Coal delivery via chute, courtesy whippanyrailwaymuseum.net

We lived on the first floor of a two-family house in Orange. Each family had their own furnace and their own coal bin. For some reason, the builder put the bins at the rear of the cellar, unreachable directly from the street. When we got a  ton of coal, it had to be hand-carried around the building to a cellar window.

The driver and his helper took turns pouring coal from a chute in the truck’s tailgate into wire-framed canvas baskets slung on their backs, then carried them down the driveway and behind the house. There they dumped the coal down a metal chute that ran through a cellar window and into one of the bins. My bedroom was directly above the bins; one day we got a coal delivery on a school holiday, and I took a weird pride in learning I had slept through the racket.

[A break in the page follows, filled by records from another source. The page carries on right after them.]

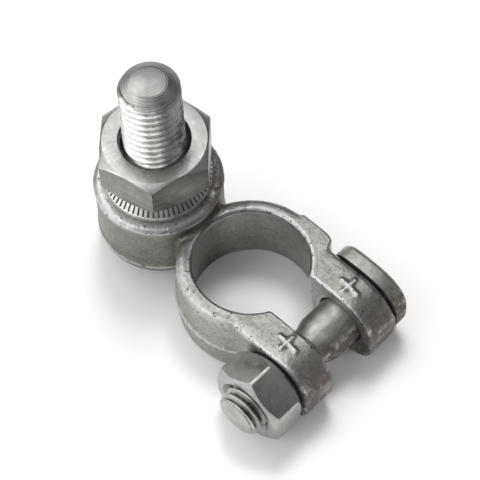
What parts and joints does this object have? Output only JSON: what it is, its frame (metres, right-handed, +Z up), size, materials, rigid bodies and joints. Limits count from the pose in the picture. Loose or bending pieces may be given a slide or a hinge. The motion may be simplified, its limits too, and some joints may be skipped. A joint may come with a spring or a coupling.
{
  "type": "battery terminal clamp",
  "caption": "Split cast collar that grips a tapered battery post, drawn tight by a flat-headed cross bolt, with a threaded stud, ribbed lock washer and nut for the cable lug.",
  "frame": {"origin": "on the axis of the post bore, at the collar's flat underside", "axes": "+Z up along the battery post and the cable stud, +Y from the post to the stud, +X along the clamp bolt towards its flat head"},
  "size_m": [0.0325, 0.0526, 0.0424],
  "materials": {
    "tinned_casting": "tin-plated brass, as cast, dull and pitted",
    "turned_steel": "plated steel, bright turned thread",
    "plated_steel": "plated steel, satin grey"
  },
  "bodies": {
    "clamp": {"clamp_body": "tinned_casting", "stud": "turned_steel"},
    "stud_washer": {"stud_washer": "plated_steel"},
    "stud_nut": {"stud_nut": "plated_steel"},
    "clamp_bolt": {"clamp_bolt": "turned_steel"},
    "clamp_nut": {"clamp_nut": "plated_steel"}
  },
  "joints": [
    {"name": "stud_nut_travel", "type": "slide", "parent": "clamp", "child": "stud_washer", "axis": [0, 0, 1], "range_m": [0, 0.015]},
    {"name": "stud_nut_turn", "type": "hinge", "parent": "stud_washer", "child": "stud_nut", "pos_m": [0, 0.0204, 0.01907], "axis": [0, 0, 1], "range_deg": [0, 3600]},
    {"name": "clamp_bolt_travel", "type": "slide", "parent": "clamp", "child": "clamp_bolt", "axis": [1, 0, 0], "range_m": [0, 0.0075]},
    {"name": "clamp_nut_turn", "type": "hinge", "parent": "clamp", "child": "clamp_nut", "pos_m": [-0.0105, -0.015, 0.0072], "axis": [-1, 0, 0], "range_deg": [0, 2160]}
  ],
  "couplings": [
    {"joint": "stud_nut_travel", "follows": "stud_nut_turn", "m_per_rad": 0.00023873},
    {"joint": "clamp_bolt_travel", "follows": "clamp_nut_turn", "m_per_rad": 0.00019894}
  ]
}
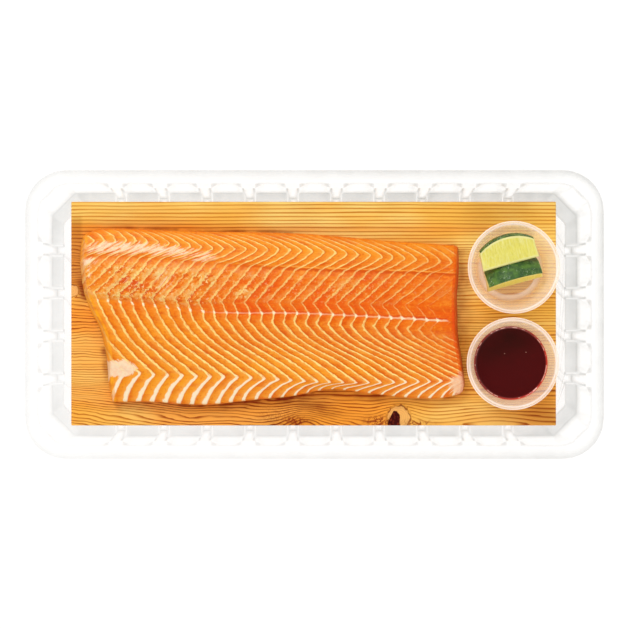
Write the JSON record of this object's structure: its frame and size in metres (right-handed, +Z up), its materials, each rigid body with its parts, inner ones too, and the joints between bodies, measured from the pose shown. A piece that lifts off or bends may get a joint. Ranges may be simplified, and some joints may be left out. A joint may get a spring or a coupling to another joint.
{
  "type": "cedar plank salmon",
  "caption": "Raw salmon fillet on a cedar plank in a clear ribbed tray, with a small pot of lime wedges and a small pot of dark glaze.",
  "frame": {"origin": "under the middle of the tray, on the plane that its pockets stand on", "axes": "+X along the tray towards the pots, +Y across it towards the back edge of the fillet and the lime pot, +Z up"},
  "size_m": [0.3864, 0.1934, 0.0452],
  "materials": {
    "clear_tray": "clear thermoformed sheet",
    "clear_pot": "slightly frosted clear plastic",
    "cedar": "sawn, unfinished",
    "salmon_flesh": "moist raw fish with pale fat lines",
    "lime": "waxy green rind, juicy pale yellow flesh",
    "glaze": "wet, dark maroon"
  },
  "bodies": {
    "root": {"tray": "clear_tray", "plank": "cedar", "fillet": "salmon_flesh", "lime_pot": "clear_pot", "lime_wedge_upper": "lime", "lime_wedge_lower": "lime", "glaze_pot": "clear_pot", "glaze": "glaze"}
  },
  "joints": []
}
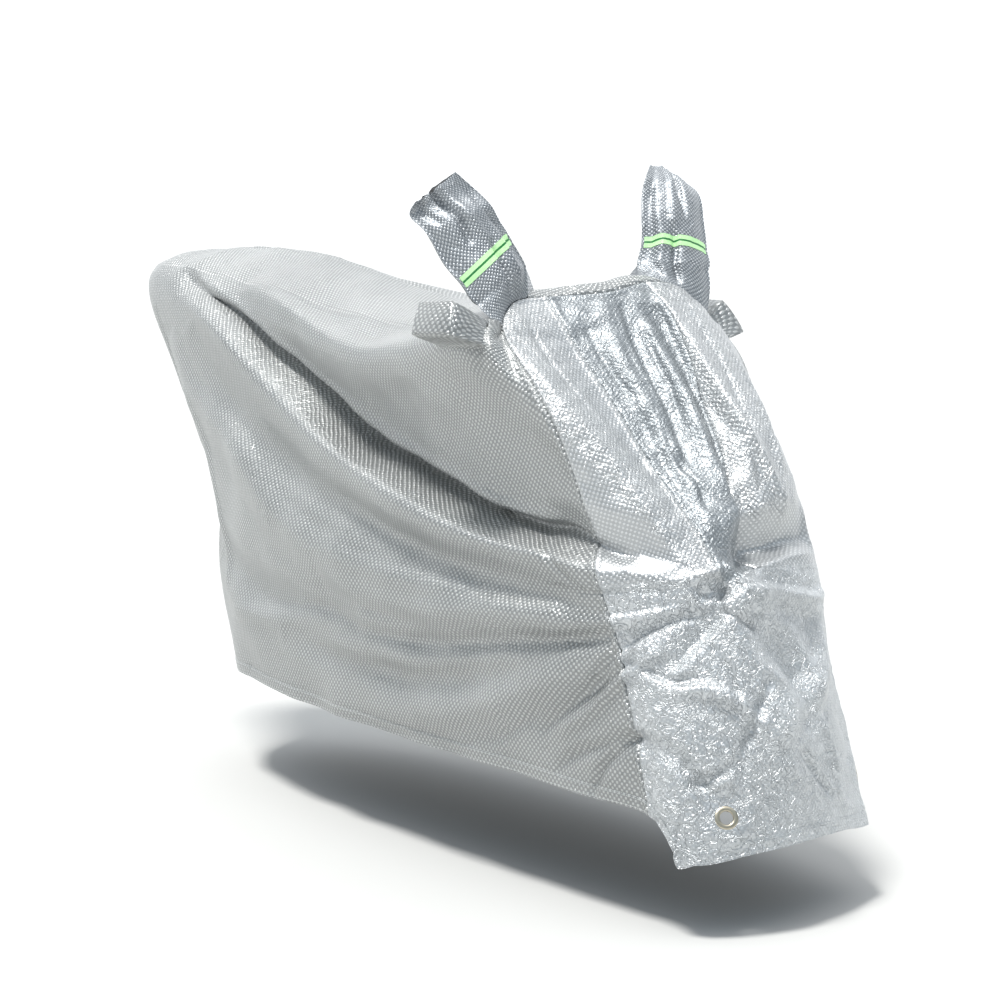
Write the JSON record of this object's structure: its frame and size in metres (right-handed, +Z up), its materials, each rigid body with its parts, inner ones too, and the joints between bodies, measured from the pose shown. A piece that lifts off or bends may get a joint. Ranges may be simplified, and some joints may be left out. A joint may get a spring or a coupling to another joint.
{
  "type": "motorcycle cover",
  "caption": "Fitted silver cover for a motorcycle, hollow and open below, with mirror pockets, reflective bands and lock eyelets in a longer front apron.",
  "frame": {"origin": "underside of the top cloth over the seat, where the cover is carried", "axes": "+X to the front, +Y to the left, +Z up"},
  "size_m": [2.2133, 0.7254, 1.143],
  "materials": {
    "silver_cloth": "metallised film on polyester, embossed with small dots",
    "reflective_band": "satin lime ribbon with a darker thread along its middle",
    "nickel": "polished, slightly worn"
  },
  "bodies": {
    "root": {"front_panel": "silver_cloth", "yoke": "silver_cloth", "apron": "silver_cloth", "side_panel_right": "silver_cloth", "side_panel_left": "silver_cloth", "front_strip_right": "silver_cloth", "front_strip_left": "silver_cloth", "lock_strip_right": "silver_cloth", "lock_strip_left": "silver_cloth", "lock_eyelet_right": "nickel", "lock_eyelet_left": "nickel", "mirror_pocket_right": "silver_cloth", "mirror_pocket_left": "silver_cloth", "pocket_band_right": "reflective_band", "pocket_band_left": "reflective_band"}
  },
  "joints": []
}
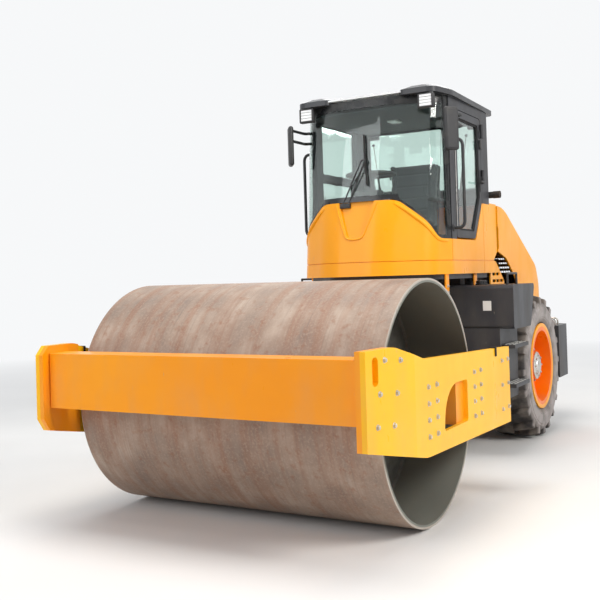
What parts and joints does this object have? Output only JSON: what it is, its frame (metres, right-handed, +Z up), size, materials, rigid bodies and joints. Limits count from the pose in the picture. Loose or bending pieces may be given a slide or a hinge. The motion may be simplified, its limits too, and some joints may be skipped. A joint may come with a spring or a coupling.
{
  "type": "road roller",
  "caption": "Road roller with a smooth steel drum in an articulated front frame, a glazed cab, a tilting hood and lugged rear tyres.",
  "frame": {"origin": "on the ground under the middle of the whole machine", "axes": "+X forward towards the drum, +Y to the machine's left, +Z up"},
  "size_m": [5.42, 2.38, 3.0198],
  "materials": {
    "yellow_paint": "gloss paint",
    "orange_paint": "gloss paint",
    "charcoal_paint": "satin paint",
    "drum_steel": "rolled steel with light rust",
    "machine_steel": "machined",
    "cast_parts": "painted casting",
    "tyre_rubber": "dusty rubber",
    "cab_glass": "green tinted",
    "black_trim": "grained",
    "seat_cover": "woven",
    "red_lens": "prismatic",
    "amber_lens": "prismatic",
    "clear_lens": "clear lens",
    "filter_blue": "gloss paint"
  },
  "bodies": {
    "rear_frame": {"chassis": "charcoal_paint", "cab_deck": "charcoal_paint", "rear_axle": "cast_parts", "cab_base": "yellow_paint", "cab_skirt": "yellow_paint", "cab_apron": "yellow_paint", "windshield": "cab_glass", "cab_frame": "charcoal_paint", "right_windows": "cab_glass", "rear_window": "cab_glass", "cab_roof": "charcoal_paint", "roof_visor": "clear_lens", "engine_block": "cast_parts", "radiator": "black_trim", "louvre_panels": "yellow_paint", "fuel_tank": "charcoal_paint", "hydraulic_tank": "charcoal_paint", "tank_steps": "charcoal_paint", "tank_rails": "black_trim", "counterweight": "charcoal_paint", "tail_reflector": "red_lens", "corner_lamps": "red_lens", "amber_lamps": "amber_lens", "cowl_cover": "yellow_paint", "muffler": "cast_parts", "air_cleaner": "black_trim", "seat": "seat_cover", "steering_console": "black_trim", "grab_handles": "black_trim", "mirrors": "black_trim", "work_lamps": "clear_lens", "hydraulic_filters": "filter_blue"},
    "centre_yoke": {"steering_yoke": "cast_parts"},
    "front_frame": {"front_beam": "orange_paint", "side_plate_left": "yellow_paint", "side_plate_right": "yellow_paint", "rear_beam": "yellow_paint", "drum_mounts": "orange_paint", "drum_motors": "cast_parts", "drum_scrapers": "black_trim"},
    "drum": {"drum_shell": "drum_steel", "drum_heads": "drum_steel"},
    "wheel_left": {"rim_left": "orange_paint", "tyre_left": "tyre_rubber"},
    "wheel_right": {"rim_right": "orange_paint", "tyre_right": "tyre_rubber"},
    "door": {"door_frame": "charcoal_paint", "door_glass": "cab_glass"},
    "hood": {"hood_shell": "yellow_paint", "hood_latches": "machine_steel"},
    "barrel_left": {"steer_barrel_left": "charcoal_paint"},
    "barrel_right": {"steer_barrel_right": "charcoal_paint"},
    "rod_left": {"steer_rod_left": "machine_steel"},
    "rod_right": {"steer_rod_right": "machine_steel"}
  },
  "joints": [
    {"name": "steering", "type": "hinge", "parent": "rear_frame", "child": "centre_yoke", "pos_m": [0.305, 0, 0.7], "axis": [0, 0, 1], "range_deg": [-33, 33]},
    {"name": "oscillation", "type": "hinge", "parent": "centre_yoke", "child": "front_frame", "pos_m": [0.305, 0, 0.7], "axis": [1, 0, 0], "range_deg": [-10, 10]},
    {"name": "drum_spin", "type": "hinge", "parent": "front_frame", "child": "drum", "pos_m": [1.65, 0, 0.75], "axis": [0, 1, 0], "continuous": true},
    {"name": "wheel_left_spin", "type": "hinge", "parent": "rear_frame", "child": "wheel_left", "pos_m": [-1.5, 0.73, 0.65], "axis": [0, 1, 0], "continuous": true},
    {"name": "wheel_right_spin", "type": "hinge", "parent": "rear_frame", "child": "wheel_right", "pos_m": [-1.5, -0.73, 0.65], "axis": [0, 1, 0], "continuous": true},
    {"name": "door_swing", "type": "hinge", "parent": "rear_frame", "child": "door", "pos_m": [-0.827, 0.645, 2.3], "axis": [0, 0, 1], "range_deg": [0, 90]},
    {"name": "hood_tilt", "type": "hinge", "parent": "rear_frame", "child": "hood", "pos_m": [-1.224, 0, 2.1545], "axis": [0, 1, 0], "range_deg": [0, 45]},
    {"name": "barrel_left_swing", "type": "hinge", "parent": "rear_frame", "child": "barrel_left", "pos_m": [-0.345, 0.25, 0.7], "axis": [0, 0, 1], "range_deg": [-2.2, 2.2]},
    {"name": "barrel_right_swing", "type": "hinge", "parent": "rear_frame", "child": "barrel_right", "pos_m": [-0.345, -0.25, 0.7], "axis": [0, 0, 1], "range_deg": [-2.2, 2.2]},
    {"name": "rod_left_slide", "type": "slide", "parent": "barrel_left", "child": "rod_left", "axis": [1, 0, 0], "range_m": [-0.14, 0.14]},
    {"name": "rod_right_slide", "type": "slide", "parent": "barrel_right", "child": "rod_right", "axis": [1, 0, 0], "range_m": [-0.14, 0.14]}
  ],
  "couplings": [
    {"joint": "barrel_left_swing", "follows": "steering", "ratio": 0.064},
    {"joint": "barrel_right_swing", "follows": "steering", "ratio": 0.064},
    {"joint": "rod_left_slide", "follows": "steering", "m_per_rad": -0.239},
    {"joint": "rod_right_slide", "follows": "steering", "m_per_rad": 0.239}
  ]
}
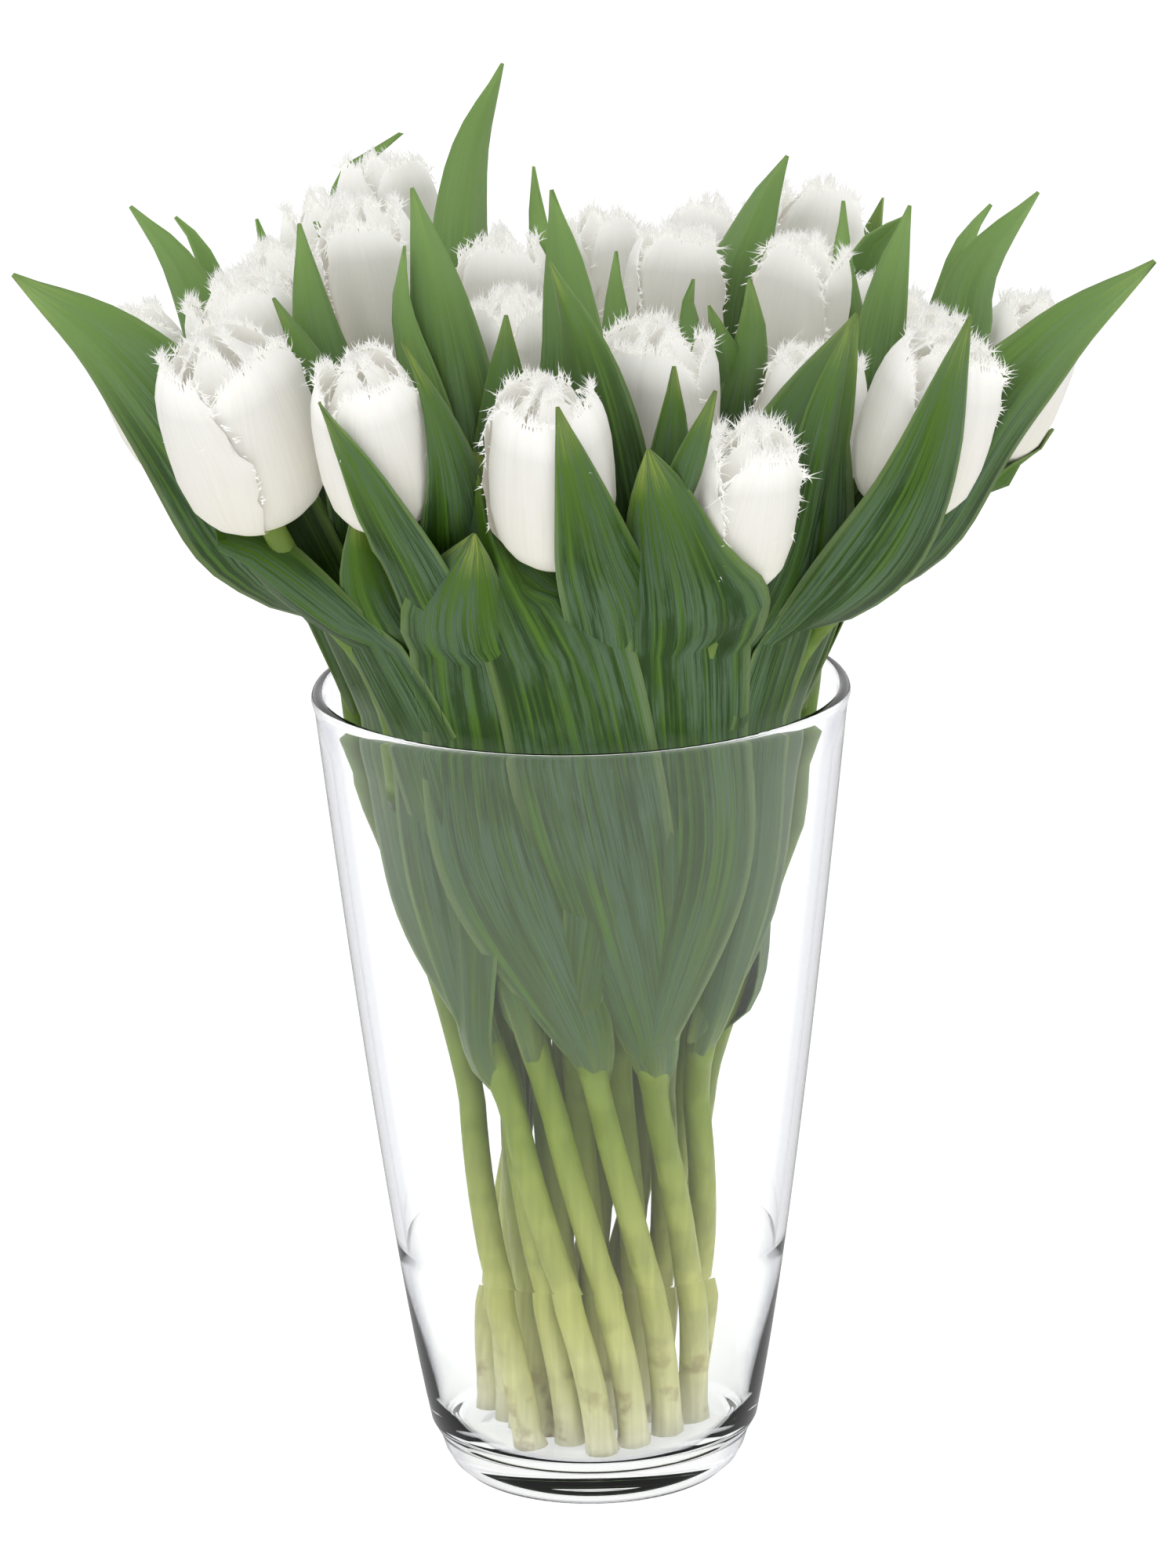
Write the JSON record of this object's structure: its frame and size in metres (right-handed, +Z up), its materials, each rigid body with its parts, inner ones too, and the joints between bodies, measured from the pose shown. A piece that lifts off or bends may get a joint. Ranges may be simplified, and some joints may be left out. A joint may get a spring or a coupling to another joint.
{
  "type": "vase of fringed tulips",
  "caption": "Bunch of white fringed tulips with long blue-green leaves, standing in water in a tapered clear glass vase",
  "frame": {"origin": "centre of the vase's foot, on the surface it stands on", "axes": "+Z is up along the vase's axis, +X is to the right in the picture, +Y is away from the camera"},
  "size_m": [0.4096, 0.3386, 0.5265],
  "materials": {
    "glass": "clear blown glass, polished",
    "water": "clear water",
    "petal": "soft matt white petal with fine lengthwise lines and a fringed edge",
    "green": "waxy blue-green leaf, paler green stem"
  },
  "bodies": {
    "root": {"bloom_a": "petal", "bloom_b": "petal", "bloom_c": "petal", "bloom_d": "petal", "bloom_e": "petal", "bloom_f": "petal", "bloom_g": "petal", "bloom_h": "petal", "bloom_i": "petal", "bloom_j": "petal", "bloom_k": "petal", "bloom_l": "petal", "bloom_m": "petal", "bloom_n": "petal", "bloom_o": "petal", "bloom_p": "petal", "bloom_q": "petal", "bloom_r": "petal", "bloom_s": "petal", "bloom_t": "petal", "bloom_u": "petal", "bloom_v": "petal", "bloom_w": "petal", "bloom_x": "petal", "foliage": "green", "glass_vase": "glass", "leafy_stem_1": "green", "leafy_stem_10": "green", "leafy_stem_11": "green", "leafy_stem_12": "green", "leafy_stem_2": "green", "leafy_stem_3": "green", "leafy_stem_4": "green", "leafy_stem_5": "green", "leafy_stem_6": "green", "leafy_stem_7": "green", "leafy_stem_8": "green", "leafy_stem_9": "green", "water": "water"}
  },
  "joints": []
}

Coal delivery the hard way, courtesy whippanyrailwaymuseum.net

I was in charge of stoking our furnace when I got home from school. That meant shaking the ashes down through the grates and adding fresh coal on top. If the fire was ever allowed to go out, that was a major failure on the stoker’s part, and a major project for a grownup to get a new fire started. The remaining ashes and cinders had to be removed by shaking them through the grates, then a new fire laid, starting with crumpled newspaper, then strips of wood, then a layer of coal, followed by a match and a prayer.

One afternoon I forgot to tend the furnace. By the time I remembered, it was five o’clock, and when I pulled open the furnace door to add coal the fire was almost out, the last few embers dull red. I piled on some coal anyway, hoping against hope, but after a few minutes I could see it wasn’t catching. I got the idea of adding a little turpentine from the Mason jar we kept to clean paint brushes in. Well, it proved not possible to add just a little turpentine, because when I started pouring, the jar instantly caught fire. I dropped it into the embers and WHOOMPH there went my eyebrows.

The idea worked fine otherwise, and by the time my mother got home, the furnace was working, the house was warm, and I had washed my face. I’m sure she noticed my eyebrows, but my family doesn’t ask questions.